Far, far more important is the paragraph that seems to have gone completely unnoticed: the call for our "partners in the Anglican Communion" to dedicate themselves to eradicating violence towards gay people, and to including them in the life of their own church and country. The Church is supposed to be ahead of society on issues like this, not light-years behind. And the fact that Nigeria is using gay people as pawns in a battle with Islam is the worst thing going on, not what's happening in ECUSA.
Yes, the statement contradicts itself. Yes, I would have preferred them to have left out the offending statement about GLBT being "full and equal" members, blah blah blah.
But what about the horrific violence against gay people elsewhere? We don't need gay Bishops; we need equality. Now that it's in writing, it's time to put the focus there, and stop worrying about what's happening here. We have everything; they have nothing.
Good point; I'm glad you put it that way.
I'm going to disagree with bls just a bit, such things are signs of hope and give sustenance in the midst of struggle; that this Church can give nothing of the sort harms us more in the secular sphere than anything and when the secular sphere ultimately gives more hope, the gospel loses.
Supposing the church is quite often behind the curve relative to secular society, even when it comes to its own principles--what makes the church so obtuse and recalcitrant?
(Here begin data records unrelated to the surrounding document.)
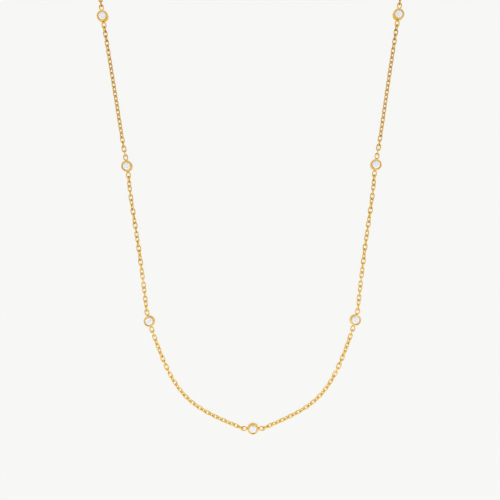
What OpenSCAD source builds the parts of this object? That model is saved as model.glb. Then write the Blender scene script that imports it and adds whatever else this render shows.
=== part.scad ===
// Station necklace lying flat: oval link chain with round bezel-set stones and a plain ring clasp.
// X runs across the necklace, Y from the front stone to the clasp, Z up from the surface below.

/* [Stones] */
// Diameter of a stone at its girdle
stone_d = 2.75; // [2.3:0.05:3.3]
// Width of a stone's table from corner to corner
table_d = 1.56; // [1.1:0.02:1.8]
// Height of the crown, from the girdle to the table
crown_h = 0.4; // [0.25:0.01:0.55]
// Depth of the pavilion, from the girdle to the point
pavilion_h = 1.2; // [0.9:0.02:1.5]
// Thickness of the girdle
girdle_t = 0.08; // [0.04:0.01:0.16]
// Clearance between a stone and its setting
stone_gap = 0.05; // [0.03:0.01:0.08]

/* [Settings] */
// Thickness of a setting's wall beside the girdle
wall_t = 0.34; // [0.28:0.02:0.5]
// Thickness of a setting's closed back
back_t = 0.3; // [0.2:0.05:0.6]
// Width of the seat that the stone rests on
seat_w = 0.2; // [0.1:0.02:0.4]
// How far the lip reaches in over the stone
lip_over = 0.07; // [0.04:0.01:0.14]
// Height of the lip above its inner edge
lip_h = 0.14; // [0.08:0.02:0.24]
// Rounding of the back's outer edge
foot_r = 0.15; // [0.05:0.01:0.2]

/* [Eyelets] */
// Length of an eyelet along the chain
eye_l = 2.1; // [1.8:0.05:3]
// Width of an eyelet
eye_w = 1.6; // [1.5:0.05:2.2]
// Wire of an eyelet
eye_wire = 0.38; // [0.3:0.02:0.44]
// Space between an eyelet's near end and the wall beside it
eye_out = 0.08; // [0.04:0.02:0.12]
// Least room between an eyelet and the link in it
eye_room = 0.2; // [0.2:0.01:0.3]
// Thickness of the solder that joins an eyelet to the wall
solder_d = 0.8; // [0.7:0.05:0.9]

/* [Chain] */
// Length of a link
link_l = 2.39; // [2.3:0.01:3.4]
// Width of a link
link_w = 1.54; // [1.5:0.02:2]
// Wire of a link
link_wire = 0.36; // [0.28:0.01:0.4]
// Least room between two links where they hold each other
link_gap = 0.14; // [0.14:0.01:0.25]

/* [Clasp] */
// Outside diameter of the clasp ring
clasp_d = 5.5; // [4.5:0.1:7]
// Wire of the clasp ring
clasp_wire = 0.8; // [0.6:0.05:1]
// Length of the clasp's knob beyond the ring
knob_l = 0.5; // [0.3:0.05:1]
// Thickness of the clasp's knob
knob_d = 0.6; // [0.4:0.05:0.8]

/* [Hidden] */
$fn = 48;
GOLD = "goldenrod";
CLEAR = "aliceblue";

// Stations up the right-hand side, from the front: centre of the stone and heading of its eyelets.
//            x      y     heading
STATIONS = [[ 0,    -90,     0],
            [32.97, -55.38, 74.2],
            [39.86,  -5.77, 81.3],
            [47.37,  42.3,  82.2]];
CLASP_AT = [0, 88.5, 180];

// Lengths of chain up the right-hand side, each from one station to the next.
// The two pulls are shares of the straight distance, turn is from link to link about the chain,
// and slack is the share by which the links stand closer together than they could.
//        heading  pull  heading  pull  turn  slack
//        out      out   in       in
SPANS = [[22.5,    0.434, 71.2,   0.54, 96,   0.05],
         [84,      0.6,   86.4,   0.2,  66,   0],
         [79.4,    0.2,   80.9,   0.6,  87,   0],
         [84,      0.45, 180,     0.42, 93,   0]];

// How far the links lean from that even turn: share of the length of chain, and lean there.
LEANS = [[[0, 0], [0.05, 7], [0.12, 19], [0.2, 3], [0.3, -9], [0.4, 47],
          [0.5, 25], [0.6, 11], [0.7, -32], [0.8, -69], [0.9, -26], [1, 0]],
         [[0, 0], [0.035, 3], [0.1, -7], [0.2, -20], [0.3, -26], [0.5, -26],
          [0.6, -14], [0.7, -25], [0.8, -20], [0.9, -25], [1, 0]],
         [[0, 0], [0.1, -11], [0.2, -38], [0.3, -19], [0.4, -17], [0.5, -4],
          [0.6, 9], [0.9, 6], [0.965, 15], [1, 0]],
         [[0, 0], [1, 0]]];
PATH_STEPS = 60;

// The plain length of chain at the back: its clearance at both ends, and its sides and rings.
plain_gap = 0.12;
PLAIN_SIDES = 8;
PLAIN_RINGS = 18;

// Facets of a stone: how many of each main kind, and where the two inner rows of corners lie.
MAINS = 8;
star_at = 0.58;
lower_at = 0.24;

// Heights and radii of a stone in its setting.
stone_r = stone_d / 2;
table_r = table_d / 2;
crown_rise = crown_h / (stone_r - table_r);
pavilion_rise = pavilion_h / stone_r;
culet_z = back_t + stone_gap;
girdle_z = culet_z + pavilion_h;
crown_z = girdle_z + girdle_t;
table_z = crown_z + crown_h;

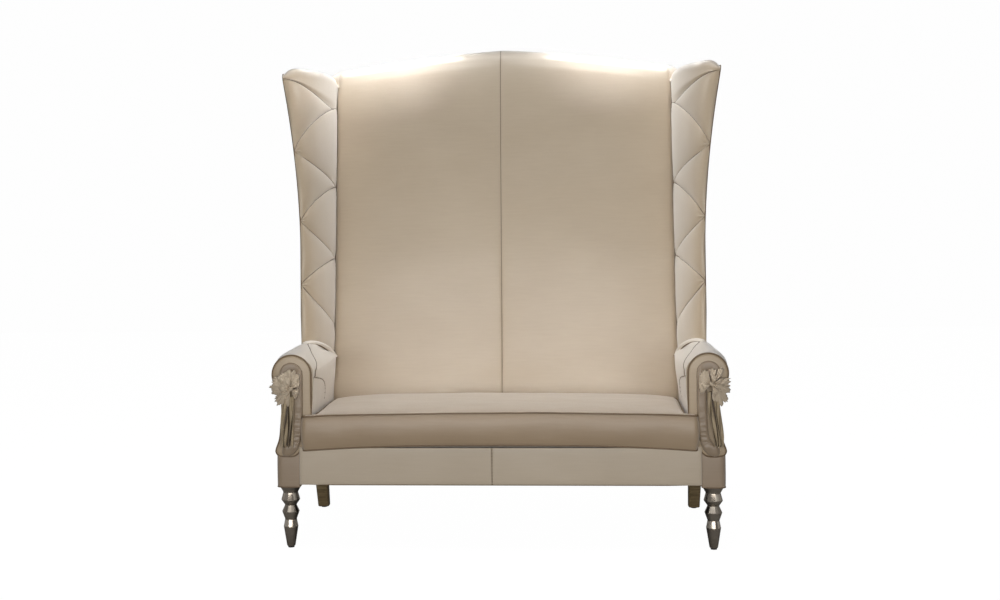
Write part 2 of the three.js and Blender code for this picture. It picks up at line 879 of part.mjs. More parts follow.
// An arm pad in front view: inner wall, roll, then back under the roll.
function armSection(share) {
  const inner = armInnerHalfWidth + armSplay * share;
  const wallOuter = armInnerHalfWidth + armWallThickness;
  const upper = scrollHeight - scrollRadius / 2;
  return [
    [inner, armPadBottom],
    [inner, upper],
    ...scrollArc(share, 14, null),
    [waistHalfWidth + touchGap, armUndersideHeight],
    [wallOuter, armUndersideHeight],
    [wallOuter, armPadBottom],
  ];
}

function armPad(side) {
  const steps = 5;
  const rings = [];
  for (let i = 0; i <= steps; i += 1) {
    const share = i / steps;
    const ring = armSection(share).map(([x, z]) => {
      const rear = backY(z) - touchGap * 2;
      return [side * x, lerp(stumpFrontY, rear, share), z];
    });
    rings.push(ring);
  }
  return loft(rings, frontView);
}

// The roll goes on behind the back's front face, outside the post.
function armRearEnd(side) {
  const inner = postOuterX(wingBase) + touchGap;
  const outline = [
    [inner, armUndersideHeight],
    ...scrollArc(1, 8, inner),
    [waistHalfWidth + touchGap, armUndersideHeight],
  ].map(([x, z]) => [side * x, z]);
  return rakedPlate(outline, 0, postRear);
}

// Under the roll the outside arm drops nearly straight, then flares out to the base.
function outsideArmLine(topHeight) {
  const flareShares = [
    [0.7, 0.02],
    [0.48, 0.07],
    [0, 1],
  ];
  const lower = flareShares.map(([heightShare, flareShare]) => [
    waistHalfWidth + baseFlare * flareShare,
    lerp(armPadBottom, armUndersideHeight, heightShare),
  ]);
  return [[waistHalfWidth, topHeight], ...lower];
}

function outsideArm(side) {
  const outer = outsideArmLine(armUndersideHeight - touchGap);
  const inner = outer.map(([x, z]) => [x - coverThickness, z]).reverse();
  const outline = [...outer, ...inner].map(([x, z]) => [side * x, z]);
  return plate(
    outline,
    () => stumpFrontY,
    (x, z) => backY(z) + postRear,
  );
}

function sideRailCover(side) {
  const inner = frameHalfWidth + touchGap;
  const outer = inner + cornerCoverThickness;
  const outline = [
    [side * inner, railBottom],
    [side * outer, railBottom],
    [side * outer, blockTop],
    [side * inner, blockTop],
  ];
  return plate(
    outline,
    () => frontBlockRearY + touchGap,
    (x, z) => backY(z) + postRear,
  );
}

function armFacing(side) {
  const outline = [
    [armInnerHalfWidth, cushionBottom],
    [cornerHalfWidth, cushionBottom],
    [cornerHalfWidth, blockTop + touchGap],
    ...outsideArmLine(armUndersideHeight).reverse(),
    ...scrollArc(0, 16, null).reverse(),
  ].map(([x, z]) => [side * x, z]);
  return uprightPlate(outline, frontY, frontY + facingThickness);
}

// A band of even width along a line of [x, z] points.
function bandOutline(line, width) {
  const left = [];
  const right = [];
  line.forEach((p, i) => {
    const before = line[Math.max(0, i - 1)];
    const after = line[Math.min(line.length - 1, i + 1)];
    const along = new THREE.Vector2(after[0] - before[0], after[1] - before[1]);
    along.normalize().multiplyScalar(width / 2);
    left.push([p[0] - along.y, p[1] + along.x]);
    right.push([p[0] + along.y, p[1] - along.x]);
  });
  return [...left, ...right.reverse()];
}

// The gathered strip hooks over the scroll, runs down the facing and ends in a tongue.
function armStrip(side) {
  const hookSteps = 8;
  const line = [];
  for (let i = 0; i <= hookSteps; i += 1) {
    const angle = (Math.PI * i) / hookSteps;
    line.push([
      scrollHalfWidth + stripHookRadius * Math.cos(angle),
      scrollHeight + stripHookRadius * Math.sin(angle),
    ]);
  }
  const top = scrollHalfWidth - stripHookRadius;
  line.push([top, tongueBottom + stripBendRise]);
  const driftShares = [0.12, 0.5, 0.88];
  driftShares.forEach((share, i) => {
    const down = (i + 1) / (driftShares.length + 1);
    line.push([top + tongueShift * share, tongueBottom + stripBendRise * (1 - down)]);
  });
  line.push([top + tongueShift, tongueBottom]);
  const outline = bandOutline(line, stripWidth).map(([x, z]) => [side * x, z]);
  return uprightPlate(outline, stripFrontY, frontY - touchGap);
}

// A rosette: rings of petals, widest behind and gathered at the middle.
function rosette(side) {
  const petals = 9;
  const stepsPerPetal = 4;
  const steps = petals * stepsPerPetal;
  const ringShares = [
    [0.8, 0],
    [1, 0.28],
    [0.72, 0.62],
    [0.44, 0.84],
    [0.16, 1],
  ];
  const notchShare = 0.16;
  const rearY = stripFrontY - touchGap;
  const centreZ = scrollHeight - rosetteDrop;
  const rings = ringShares.map(([radiusShare, depthShare], k) => {
    const ring = [];
    for (let i = 0; i < steps; i += 1) {
      const angle = (2 * Math.PI * i) / steps;
      const notch = (1 + Math.cos(petals * angle + k * Math.PI)) / 2;
      const wave = 1 - notchShare * notch;
      const radius = rosetteRadius * radiusShare * wave;
      ring.push([
        side * (rosetteX + radius * Math.cos(angle)),
        lerp(rearY, rosetteFrontY, depthShare),
        centreZ + radius * Math.sin(angle),
      ]);
    }
    return ring;
  });
  return loft(rings, frontView);
}

// Ribbon tails hang side by side from one band under the rosette.
function ribbonTails(side) {
  const tails = 5;
  const topHeight = scrollHeight - rosetteDrop - rosetteRadius - touchGap;
  const bandBottom = topHeight - tailBand;
  const outline = [];
  const dropShares = [0.94, 1, 0.97, 1, 0.93];
  const width = (tails - 1) * tailPitch + tailWidth;
  outline.push([rosetteX - width / 2, topHeight]);
  for (let i = 0; i < tails; i += 1) {
    const left = rosetteX - width / 2 + i * tailPitch;
    const tip = topHeight - tailLength * dropShares[i];
    if (i > 0) outline.push([left, bandBottom]);
    outline.push([left, tip + tailWidth / 3]);
    outline.push([left + tailWidth, tip]);
    if (i + 1 < tails) outline.push([left + tailWidth, bandBottom]);
  }
  outline.push([rosetteX + width / 2, topHeight]);
  const placed = outline.map(([x, z]) => [side * x, z]);
  const rear = stripFrontY - touchGap;
  return uprightPlate(placed, rear - tailThickness, rear);
}

function frontRailCover() {
  const half = cornerHalfWidth;
  const bandShares = [0.2, 0.8];
  const low = railBottom;
  const high = deckTop;
  const rear = railCoverFrontY + railCoverThickness;
  const ringAt = (x, front) => [
    [x, rear, low],
    [x, front + seamDepth, low],
    ...bandShares.map((share) => [x, front, lerp(low, high, share)]),
    [x, front + seamDepth, high],
    [x, rear, high],
  ];
  const rings = [
    ringAt(-half, railCoverFrontY + seamDepth),
    ringAt(-half + seamHalfWidth, railCoverFrontY),
    ringAt(-seamHalfWidth, railCoverFrontY),
    ringAt(0, railCoverFrontY + seamDepth),
    ringAt(seamHalfWidth, railCoverFrontY),
    ringAt(half - seamHalfWidth, railCoverFrontY),
    ringAt(half, railCoverFrontY + seamDepth),
  ];
  return loft(rings, sideView);
}

// A corner cover wraps the front and the outer side of a leg block.
function cornerCover(side) {
  const radius = cornerCoverRadius;
  const inner = cornerHalfWidth + touchGap * 2;
  const outer = baseHalfWidth;
  const front = cornerFrontY;
  const rear = frontBlockRearY;
  const wall = cornerCoverThickness;
  const arcSteps = 4;
  const outline = [[inner, front]];
  for (let i = 0; i <= arcSteps; i += 1) {
    const angle = (Math.PI / 2) * (i / arcSteps);
    outline.push([
      outer - radius * (1 - Math.sin(angle)),
      front + radius * (1 - Math.cos(angle)),
    ]);
  }
  outline.push([outer, rear]);
  outline.push([outer - wall, rear]);
  outline.push([outer - wall, front + wall]);
  outline.push([inner, front + wall]);
  const shape = flatShape(outline.map(([x, y]) => [side * x, y]));
  const geometry = new THREE.ExtrudeGeometry(shape, {
    depth: blockTop - blockBottom,
    bevelEnabled: false,
  });
  geometry.translate(0, 0, blockBottom);
  return geometry;
}

// The loose cushion in plan: a T whose short ears pass in front of the arms.
function cushionOutline() {
  const rearHalfWidth = cushionHalfWidth + armSplay;
  const earRear = frontY - earGap;
  const rear = backY(cushionTop) - cushionRearGap;
  const cornerRadius = cushionCornerRadius;
  const cut = cornerRadius * (1 - Math.SQRT1_2);
  const half = [[0, cushionFrontY]];
  const frontColumns = 6;
  for (let i = 1; i <= frontColumns; i += 1) {
    half.push([((earHalfWidth - cornerRadius) * i) / frontColumns, cushionFrontY]);
  }
  half.push([earHalfWidth - cut, cushionFrontY + cut]);
  half.push([earHalfWidth, cushionFrontY + cornerRadius]);
  half.push([earHalfWidth, earRear]);
  half.push([cushionHalfWidth, earRear]);
  const sideRows = 3;
  for (let i = 1; i <= sideRows; i += 1) {
    const share = i / sideRows;
    const x = lerp(cushionHalfWidth, rearHalfWidth, share);
    half.push([x, lerp(earRear, rear - cornerRadius, share)]);
  }
  half.push([rearHalfWidth - cornerRadius, rear]);
  for (let i = frontColumns - 1; i > 0; i -= 1) {
    half.push([((rearHalfWidth - cornerRadius) * i) / frontColumns, rear]);
  }
  half.push([0, rear]);
  const other = half.slice(1, -1).map(([x, y]) => [-x, y]);
  return [...half, ...other.reverse()];
}

// An outline moved inwards by an even distance.
function insetOutline(outline, distance) {
  return outline.map((p, i) => {
    const before = outline[(i + outline.length - 1) % outline.length];
    const after = outline[(i + 1) % outline.length];
    const along = new THREE.Vector2(p[0] - before[0], p[1] - before[1]).normalize();
    const onwards = new THREE.Vector2(after[0] - p[0], after[1] - p[1]).normalize();
    const normal = new THREE.Vector2(-along.y - onwards.y, along.x + onwards.x);
    const reach = distance / Math.max(0.5, 1 + along.dot(onwards));
    return [p[0] + normal.x * reach, p[1] + normal.y * reach];
  });
}

function seatCushion() {
  const outline = cushionOutline();
  const edge = cushionEdge;
  const waist = cushionWaist;
  const middleY = (cushionFrontY + backY(cushionTop)) / 2;
  const crownHalf = cushionHalfWidth - edge;
  const borderShares = [0, 0.07, 0.3, 0.5, 0.75, 0.96, 1];
  const insets = [edge, 0, waist * swell, waist, waist * swell, 0, edge / 2];
  const rings = borderShares.map((share, i) => {
    const z = cushionBottom + cushionThickness * share;
    return insetOutline(outline, insets[i]).map(([x, y]) => [x, y, z]);
  });
  const crownShares = [0.03, 0.12, 0.28, 0.52, 0.8];
  const flatShare = 0.6; // the crown is level from here to the middle
  for (const share of crownShares) {
    const slope = Math.min(1, share / flatShare);
    const z = cushionTop + cushionCrown * Math.sin((Math.PI / 2) * slope);
    const ring = insetOutline(outline, edge).map(([x, y]) => [
      THREE.MathUtils.clamp(x, -crownHalf, crownHalf) * (1 - share / 2),
      lerp(y, middleY, share),
      z,
    ]);
    rings.push(ring);
  }
  return loft(rings, planView);
}

function upholstery() {
  add("seat_webbing", seatWebbing(), webbingColor, 0.9);
  add("back_webbing", backWebbing(), webbingColor, 0.9);
  addCover("seat_deck", seatDeck());
  addCover("back_pad", backPad());
  addCover("outside_back", outsideBack());
  addCover("front_rail_cover", frontRailCover());
  add("dust_cover", dustCover(), darkColor, 0.9);
  addCover("seat_cushion", seatCushion(), cushionColor);
  for (const [name, side] of sides) {
    addWood(`${name}_wing_board`, wingLayer(side, boardOuterX, boardThickness));
    addCover(`${name}_outside_wing`, wingLayer(side, wingOuterX, coverThickness));
    addCover(`${name}_wing_pad`, wingPad(side));
    addCover(`${name}_arm_pad`, armPad(side));
    addCover(`${name}_arm_rear_end`, armRearEnd(side));
    addCover(`${name}_outside_arm`, outsideArm(side));
    addCover(`${name}_side_rail_cover`, sideRailCover(side));
    addCover(`${name}_arm_facing`, armFacing(side));
    addCover(`${name}_arm_strip`, armStrip(side));
    addCover(`${name}_rosette`, rosette(side));
    addCover(`${name}_ribbon_tails`, ribbonTails(side));
    addCover(`${name}_corner_cover`, cornerCover(side));
  }
}

legsAndGlides();
seatFrame();
backFrame();
armFrame();
upholstery();

export default settee;
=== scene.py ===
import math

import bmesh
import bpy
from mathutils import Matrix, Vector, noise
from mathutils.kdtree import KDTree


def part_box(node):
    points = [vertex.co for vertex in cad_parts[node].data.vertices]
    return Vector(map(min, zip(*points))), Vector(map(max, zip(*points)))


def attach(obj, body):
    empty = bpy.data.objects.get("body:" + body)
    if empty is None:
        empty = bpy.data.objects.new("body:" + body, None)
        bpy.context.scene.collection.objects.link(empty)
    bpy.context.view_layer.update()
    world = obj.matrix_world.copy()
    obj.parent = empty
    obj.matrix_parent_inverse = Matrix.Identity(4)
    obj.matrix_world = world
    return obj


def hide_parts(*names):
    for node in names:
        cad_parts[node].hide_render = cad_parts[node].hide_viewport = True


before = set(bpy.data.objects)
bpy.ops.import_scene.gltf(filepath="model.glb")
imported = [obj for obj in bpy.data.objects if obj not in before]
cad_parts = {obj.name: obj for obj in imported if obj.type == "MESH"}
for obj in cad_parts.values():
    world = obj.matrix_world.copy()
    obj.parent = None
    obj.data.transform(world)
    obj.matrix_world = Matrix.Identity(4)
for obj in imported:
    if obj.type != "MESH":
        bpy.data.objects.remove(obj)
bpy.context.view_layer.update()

# %% [markdown]
# # A high back settee, dressed in Blender
# The frame that was just loaded is the settee's own CAD model: legs, rails, posts,
# boards and a plain solid for each pad and cover. This lesson gives it its looks. Each
# soft solid is replaced by an upholstered piece of the same size, and each hard part
# that stays gets a real finish. Everything is in metres, in the CAD model's own frame:
# X runs to the right as seen from the front, -Y is the way the seat faces and Z is up.

MM = 0.001
SIDES = (("left", -1), ("right", 1))
FIXED, LOOSE = "settee_frame", "loose_cushion"

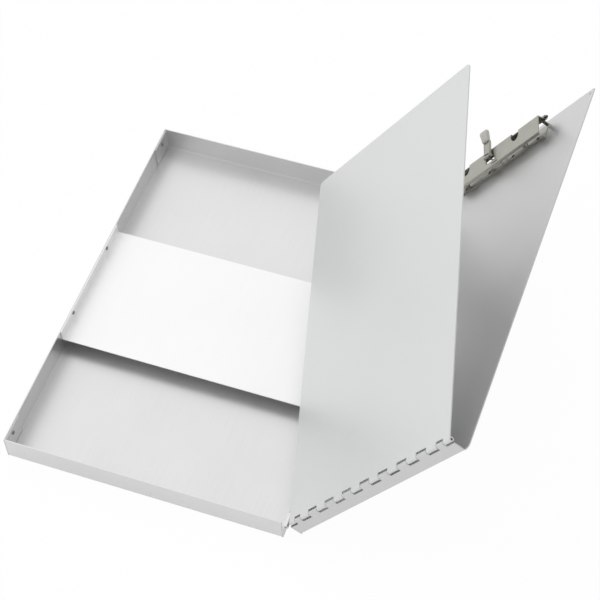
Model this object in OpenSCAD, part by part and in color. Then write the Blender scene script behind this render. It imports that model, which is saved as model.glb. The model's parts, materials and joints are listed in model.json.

Not all parts of the church, of course: e.g. the UCC has a good track record of walking the walk. Better than ours anyhow. But the UCC is not typically thought available to sacramental and episcope-minded Episcopalians.
One guess: this hard-heartedness is precisely the price we pay for being an establishment church intimately connected with American power for so long. It turns out that was not such a good thing for us, and it has left us with a number of establishment-minded power-lovers who are willing to drag even the entire Anglican Communion down with them rather than contemplate the possibility that they are wrong.
No, I don't think so. This is where we should have started out, IMO: making a straightforward declaration promoting the civil rights of gay people everywhere, and working to impress this upon all members of the Anglican Communion.
That's the Gospel right there; it's just that the secular world is living it and the church is not. So I'm fine with people leaving the Church because of this; I'm glad of it, in fact. That's exactly what they should do. The problem, in fact, is that the church itself is the problem, in this instance - which is why it has to straighten itself out vis-a-vis the secular world, and worry about its own ordinands, and its own rites and rituals later.
People don't need the church; the church needs people. The church is the people, and its leaders had really ought to start remembering that at some point.
(Now, we need to start making the Bishops meant it.
And of course, all of this is very messy and things happen out of order, so I'm not really complaining. I'm just saying that we have to turn from our own "problems" at this point - which are hardly problems at all - to the greater issues at hand.)